10-12-2009 10:25 PM
we have 1 mw resistive load bank(in 100 , 50 ,10,5 kw steps) and we want to test 4306 gen set have the following 363 kva , 292 kw at 0.8 pf , 525 amp rated , 400 volt
what is the referance in the load bank testing
is it the active power which means to load the gen set with 292 kw resistive load so it will draw 421 amp only (unity power factor)
or the total rated current 525 and that means to load the gen-set with 363 kw
thanks in advance
10-13-2009 02:55 PM
For resistive load test use the 292kW rating as the full load value as it should reflect the rated driver kW.
The 363kVA / 525 amp rating can only be realized with an inductive component to your load bank.
hope this helps
10-13-2009 10:12 PM
Hi, The KW equation is KW = sqrt 3 x V x I x cos phi.. Cos phi is the power factor. In a genset application the real KW load that the Engine can take is 292 KW in this case.. So if the load has a 1.0 pf the current is 292/ (1.732 x 0.4) which is 422 amps. Also please note that at 1.0 pf the KW = KVA from the power triangle and there is no KVAR component of power..
Hope this clarifies the reason of using lower current value when using a resistive load bank for testing.
10-19-2009 12:23 PM
thanks for your clarifications but if we have a system (one generator and one motor) the same generator feeding a motor (inductive load) and it takes the full load current which is 525 amp (neglecting starting of the motor) so from where the current above the 422 amp come from
in other words from where the reactive power come from
does it come from the generator only (how come)
or from the engine also as the active power
thanks for your helping
10-19-2009 07:00 PM
10-19-2009 09:42 PM
The real power in a system is the Voltage multiplied by the same pahse current and the power factor.. Power factor of a circuit is the Cosine of the angle the current lags (or leads) the voltage... Why do we have 2 components ?? let us take the case of a motor. It has a coil (winding) wound into a core of magnetic material. When voltage is applied to it the core has to be magnetised to maintain the voltage in the sustem.. This is also termed as emf... To maintain this excitation we need some current.. This is the reactive current that is drawn from the system by the load to maintain excitation... The greater the coil inductance, the greater the excitation current needed and hence more reactive power drawn and the power factor will be lower...
In an electrical system the capacity is defined by the KVA (i.e Kilo Volt Ampere) .. This KVA has to provide the motor both Real power (KW) needed to produce the torque and the Reactive Power (KVAr) to maintain the excitation across the motor. The equation is KVA sqr = KW sqr + KVAR sqr...
The KW is provided by the Prime Mover( the Engine) and the KVAr is provided by the Generator excitation system.
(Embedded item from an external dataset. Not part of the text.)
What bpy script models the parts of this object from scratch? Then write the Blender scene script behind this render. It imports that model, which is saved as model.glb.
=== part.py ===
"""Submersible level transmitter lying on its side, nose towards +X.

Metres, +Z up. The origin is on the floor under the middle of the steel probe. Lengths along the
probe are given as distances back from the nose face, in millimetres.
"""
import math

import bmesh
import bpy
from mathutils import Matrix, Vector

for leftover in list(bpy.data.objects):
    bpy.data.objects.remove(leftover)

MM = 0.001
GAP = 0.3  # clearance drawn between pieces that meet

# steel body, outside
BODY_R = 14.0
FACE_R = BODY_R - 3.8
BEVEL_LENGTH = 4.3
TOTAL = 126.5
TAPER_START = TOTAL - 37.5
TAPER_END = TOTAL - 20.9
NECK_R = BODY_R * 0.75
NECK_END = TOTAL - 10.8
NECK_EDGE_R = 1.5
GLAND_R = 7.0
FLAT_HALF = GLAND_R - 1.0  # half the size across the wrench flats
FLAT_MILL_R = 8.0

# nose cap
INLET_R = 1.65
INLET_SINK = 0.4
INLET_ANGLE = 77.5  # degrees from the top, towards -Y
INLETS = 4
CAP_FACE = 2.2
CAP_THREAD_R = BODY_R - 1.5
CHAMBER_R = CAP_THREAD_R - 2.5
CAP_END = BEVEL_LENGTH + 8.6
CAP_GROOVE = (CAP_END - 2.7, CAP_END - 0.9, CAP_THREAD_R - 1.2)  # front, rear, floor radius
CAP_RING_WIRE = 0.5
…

In the case of a resistive load bank there is no excitarion current required as there is no magnetic coil and there is no need to provide excitation currents and hence KVAr is zero... KVA = KW.. The KW is 292 in this case and hence the 422 amps for load bank...
The motor full load current capability will depend on the power factor of the motor.. If the motor full load power factor is >0.8 then the full load current will also change for the same KW rating. Example if the full load power factor of the motor is 0.9 the load current is 452 amps...
Hope this is clear...
09-06-2011 02:52 AM
Nice to meet you. My name is Tuvshinjargal, I'm a technical communicator of Wagner Asia Equipment LLC. We would like to purchase the load bank for the 3400 and 3500 series engines. What type of load bank have you been using? Could you please let us know the information for load bank?